On la retrouvera chez de nombreux artiste et surtout dans les œuvres du disciple et parent de Rigaud, Jean Ranc qui usera largement de ce meuble caractéristique, comme dans son effigie de l'académicien Eusèbe Renaudot...
[1] Roman, 1919, p. 169 ; Perreau, 2013, cat. P.1200, p. 241, ill. coul. Pl. XXI.
[2] Christian de Nicolay, En feuilletant les archives familiales, Paris, 1986, p. 98-105, ill. p. 98 ; Perreau, 2013, cat. P.1200, p. 241, ill. coul. Pl. XXI.
[3] André-François-Joseph Borel d’Hauterive, Annuaire de la noblesse de France et des maisons souveraines de l’Europe, Paris, 1864, p. 209.
[4] Mercure Français, octobre 1737, p. 2311.

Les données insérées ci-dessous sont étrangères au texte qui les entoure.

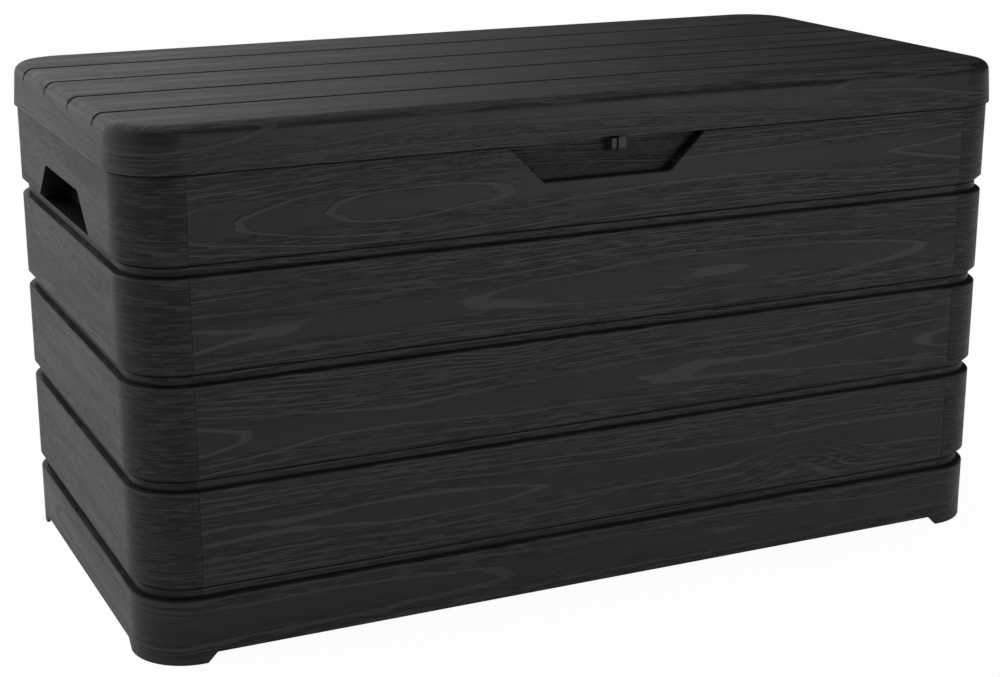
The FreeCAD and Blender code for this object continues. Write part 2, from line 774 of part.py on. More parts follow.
def hinge(place, centre):
    leaf = new_body("hinge_body_leaf_" + place)
    back = half_depth - pocket_depth
    left, right = centre - leaf_width / 2, centre + leaf_width / 2
    low = hinge_height - leaf_drop
    plate = rectangle(left, right, low, low + leaf_height)
    pad(leaf, "plate", "XZ_Plane", (back, back + leaf_thickness), plate)
    axis = [(hinge_y, hinge_height)]
    inner = arm_width / 2 + knuckle_gap
    web = rectangle(
        back + leaf_thickness / 2, hinge_y, hinge_height - knuckle_radius, hinge_height + knuckle_radius
    )
    for name, span in (("left", (left, centre - inner)), ("right", (centre + inner, right))):
        pad(leaf, name + "_web", "YZ_Plane", span, web)
        rod(leaf, name + "_knuckle", "YZ_Plane", span, axis, knuckle_radius)
    window_low = hinge_height - knuckle_radius - knuckle_gap
    window = rectangle(centre - inner, centre + inner, window_low, low + leaf_height)
    pocket(leaf, "window", "XZ_Plane", (back - MARGIN, back + leaf_thickness + MARGIN), window)
    bore = pin_radius + pin_clearance
    drill(leaf, "bore", "YZ_Plane", (left - MARGIN, right + MARGIN), axis, bore)
    span = (back - MARGIN, back + screw_bite + pilot_clearance)
    screw_holes(leaf, "pilots", "XZ_Plane", span, body_leaf_screw_places(centre), pilot)

    arm = new_body("hinge_lid_leaf_" + place)
    left, right = centre - arm_width / 2, centre + arm_width / 2
    plate = rectangle(left, right, hinge_height, boss_top)
    pad(arm, "arm", "XZ_Plane", (arm_face, arm_face + arm_thickness), plate)
    rod(arm, "knuckle", "YZ_Plane", (left, right), axis, knuckle_radius)
    drill(arm, "bore", "YZ_Plane", (left - MARGIN, right + MARGIN), axis, bore)
    span = (arm_face - MARGIN, arm_face + arm_thickness + MARGIN)
    screw_holes(arm, "holes", "XZ_Plane", span, arm_screw_places(centre), clear_hole)

    pin = new_body("hinge_pin_" + place)
    left, right = centre - leaf_width / 2, centre + leaf_width / 2
    rod(pin, "shank", "YZ_Plane", (left, right), axis, pin_radius)


# Padlock eye on the front wall, and beside it the tab that hangs from the lid.
def eye_screw_places():
    middle = eye_start + eye_thickness / 2
    height = eye_low + eye_rise / 2
    return [(middle, height - eye_screw_spread), (middle, height + eye_screw_spread)]


def tab_screw_places():
    return [(tab_start - tab_wing / 2, boss_screw_height), (tab_end + tab_wing / 2, boss_screw_height)]


def lock_eye():
    body = new_body("lock_eye")
    right = eye_start + eye_thickness
    top = eye_low + eye_rise
    plate = [
        (eye_front, eye_low + eye_chamfer),
        (eye_front + eye_chamfer, eye_low),
        (finger_depth, eye_low),
        (finger_depth, top),
        (eye_front, top),
    ]
    pad(body, "plate", "YZ_Plane", (eye_start, right), facing(-1, half_depth, plate))
    eye = facing(-1, half_depth, [(eye_inset, eye_height)])
    drill(body, "eye", "YZ_Plane", (eye_start - MARGIN, right + MARGIN), eye, eye_radius)
    tip = screw_bite + pilot_clearance
    span = inset_span(-1, half_depth, finger_depth - tip, finger_depth + MARGIN)
    screw_holes(body, "pilots", "XZ_Plane", span, eye_screw_places(), pilot)


def lock_tab():
    body = new_body("lock_tab")
    flange = rectangle(tab_start - tab_wing, tab_end + tab_wing, boss_low, boss_top)
    span = inset_span(-1, half_depth, tab_seat, tab_seat + leaf_thickness)
    pad(body, "flange", "XZ_Plane", span, flange)
    plate = [
        (tab_front, eye_low + eye_chamfer),
        (tab_front + eye_chamfer, eye_low),
        (tab_back, eye_low),
        (tab_back, boss_low + eye_chamfer),
        (tab_seat + leaf_thickness, boss_top),
        (tab_seat, boss_top),
        (tab_seat, boss_low - rest_gap),
        (tab_front, boss_low - rest_gap),
    ]
    pad(body, "plate", "YZ_Plane", (tab_start, tab_end), facing(-1, half_depth, plate))
    eye = facing(-1, half_depth, [(eye_inset, eye_height)])
    drill(body, "eye", "YZ_Plane", (tab_start - MARGIN, tab_end + MARGIN), eye, eye_radius)
    span = inset_span(-1, half_depth, tab_seat - MARGIN, tab_seat + leaf_thickness + MARGIN)
    screw_holes(body, "holes", "XZ_Plane", span, tab_screw_places(), clear_hole)


# Screws with eight flat sides: each seat is the point under the head, and aim is the way that the
# shank goes.
def screws(label, seats, length):
    group = doc.addObject("Part::Compound", label)
    group.Label = label
    made = []
    for number, (seat, aim) in enumerate(seats):
        solids = []
        for name, radius, back, reach in (
            ("shank", screw_shank, nought, length),
            ("head", screw_head, screw_head_height, screw_head_height),
        ):
            solid = doc.addObject("Part::Prism", "%s_%s_%d" % (label, name, number))
            solid.Polygon = SCREW_SIDES
            bind(solid, "Circumradius", radius)
            bind(solid, "Height", reach)
            solid.Placement.Rotation = Rotation(Vector(0, 0, 1), Vector(*aim))
            for axis, place, way in zip("xyz", seat, aim):
                bind(solid, "Placement.Base." + axis, place - back * way)
            solids.append(solid)
        screw = doc.addObject("Part::MultiFuse", "%s_%d" % (label, number))
        screw.Shapes = solids
        made.append(screw)
    group.Links = made
    doc.recompute()


def on_wall(side, inset, places, role="XZ_Plane"):
    """Seats on the inner side of a wall for the screws at places (across, up)."""
    if role == "XZ_Plane":
        aim = (0, side, 0)
        return [((size_of(across), (half_depth - inset) * side, up), aim) for across, up in places]
    aim = (side, 0, 0)
    return [(((half_width - inset) * side, size_of(across), up), aim) for across, up in places]


def all_screws():
    seats = []
    for side in (-1, 1):
        inset = channel_inner + channel_wall
        seats += on_wall(side, inset, long_screw_places())
        seats += on_wall(side, inset, end_screw_places(), "YZ_Plane")
    screws("base_screws", seats, channel_wall + rest_gap + screw_bite)
    screws("lock_eye_screws", on_wall(-1, finger_depth + wall, eye_screw_places()), wall + screw_bite)
    inset = tab_seat + leaf_thickness
    screws("lock_tab_screws", on_wall(-1, inset, tab_screw_places()), leaf_thickness + screw_bite)
    leaf_seats = []
    arm_seats = []
    for centre in hinge_places.values():
        leaf_seats += on_wall(1, pocket_depth + wall, body_leaf_screw_places(centre))
        arm_seats += on_wall(1, half_depth - arm_face, arm_screw_places(centre))
    screws("hinge_body_screws", leaf_seats, wall + screw_bite)
    screws("hinge_lid_screws", arm_seats, arm_thickness + screw_bite)


base_tray()
front_panel()
back_panel()
end_panel("left_end_panel", -1)
end_panel("right_end_panel", 1)
lid_shell()
for place, centre in hinge_places.items():
    hinge(place, centre)
lock_eye()
lock_tab()
all_screws()
doc.recompute()

for item in doc.Objects:
    if "Invalid" in item.State or "Error" in item.State:
        raise ValueError("%s failed: %s" % (item.Name, item.State))

pieces = [item for item in doc.Objects if item.TypeId in ("PartDesign::Body", "Part::Compound")]
os.makedirs("parts", exist_ok=True)
for piece in pieces:
    if piece.Shape.isNull() or not piece.Shape.isValid() or not piece.Shape.Solids:
        raise ValueError("%s has no valid shape" % piece.Label)
for piece in pieces:
    piece.Shape.exportStep(os.path.join("parts", piece.Label + ".step"))
    size = piece.Shape.BoundBox
    print(piece.Label, len(piece.Shape.Solids), round(piece.Shape.Volume), size)
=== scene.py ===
import math

import bpy
from mathutils import Matrix, Vector


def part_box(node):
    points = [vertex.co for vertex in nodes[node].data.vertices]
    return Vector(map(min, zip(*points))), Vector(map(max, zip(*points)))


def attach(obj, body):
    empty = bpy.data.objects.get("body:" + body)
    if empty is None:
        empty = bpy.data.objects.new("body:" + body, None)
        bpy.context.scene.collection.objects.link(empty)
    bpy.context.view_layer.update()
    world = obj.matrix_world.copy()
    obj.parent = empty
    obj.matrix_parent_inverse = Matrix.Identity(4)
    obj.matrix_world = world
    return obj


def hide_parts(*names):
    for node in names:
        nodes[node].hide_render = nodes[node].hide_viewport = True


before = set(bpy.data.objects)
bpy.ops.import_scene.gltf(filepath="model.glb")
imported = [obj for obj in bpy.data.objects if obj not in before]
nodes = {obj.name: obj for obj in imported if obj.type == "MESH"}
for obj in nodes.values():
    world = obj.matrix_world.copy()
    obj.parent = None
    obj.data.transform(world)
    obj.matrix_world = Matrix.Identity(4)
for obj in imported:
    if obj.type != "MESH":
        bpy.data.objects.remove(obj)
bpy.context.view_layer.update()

# The studio: a white room with a pale floor. A soft panel hangs above, another stands at the
# front right, and the light from the walls fades from bright at the left to dark at the right.


class Value:
    """A number or vector that varies over a surface; its operators add Math nodes."""

    def __init__(self, tree, socket):
        self.tree = tree
        self.socket = socket

    def math(self, operation, *others):
        return self.tree.add("Math", {"operation": operation}, dict(enumerate((self,) + others)))

    def __add__(self, other):
        return self.math("ADD", other)

    def __radd__(self, other):
        return self.math("ADD", other)

    def __sub__(self, other):
        return self.math("SUBTRACT", other)

    def __rsub__(self, other):
        return self.math("MULTIPLY_ADD", -1, other)

    def __mul__(self, other):
        return self.math("MULTIPLY", other)

    def __rmul__(self, other):
        return self.math("MULTIPLY", other)

    def __truediv__(self, other):
        return self.math("DIVIDE", other)

    def __gt__(self, other):
        return self.math("GREATER_THAN", other)

    def __lt__(self, other):
        return self.math("LESS_THAN", other)

    def __abs__(self):
        return self.math("ABSOLUTE")

    def at_least(self, other):
        return self.math("MAXIMUM", other)

    def at_most(self, other):
        return self.math("MINIMUM", other)

    def slope(self, low, high, start=0.0, end=1.0):
        """Goes smoothly from start at low to end at high."""
        ends = {"Value": self, "From Min": low, "From Max": high, "To Min": start, "To Max": end}
        return self.tree.add("MapRange", {"interpolation_type": "SMOOTHSTEP"}, ends)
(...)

[5] Nicolas IV Le Camus (1625-1715), peint par Rigaud en 1701 (Perreau, 2013, cat. *PC.729, p. 166).
[6] On retrouve de manière inédite dans la composition la véritable signature de l’atelier et la date de 1714 ou le dos de la toile avait été doublé au xviiie siècle avec une inscription à la fois erronée et apocryphe : « Antoine de Nicolay, conseiller / en survivance, premier président / de la Chambre des comptes / en 1717, né en 1692 mort en / 1731 » (communication inédite du propriétaire actuel du tableau que nous remercions).
[7] Perreau, 2O13, P.1180, p. 253.
[8] Perreau, 2013, P.1178, p. 235.
[9] Perreau, 2013, P. 1322, p. 269-270.
[10] Perreau, 2013, P.1285, p. 263.
[11] Perreau, 2013, cat. PC.940, p. 201.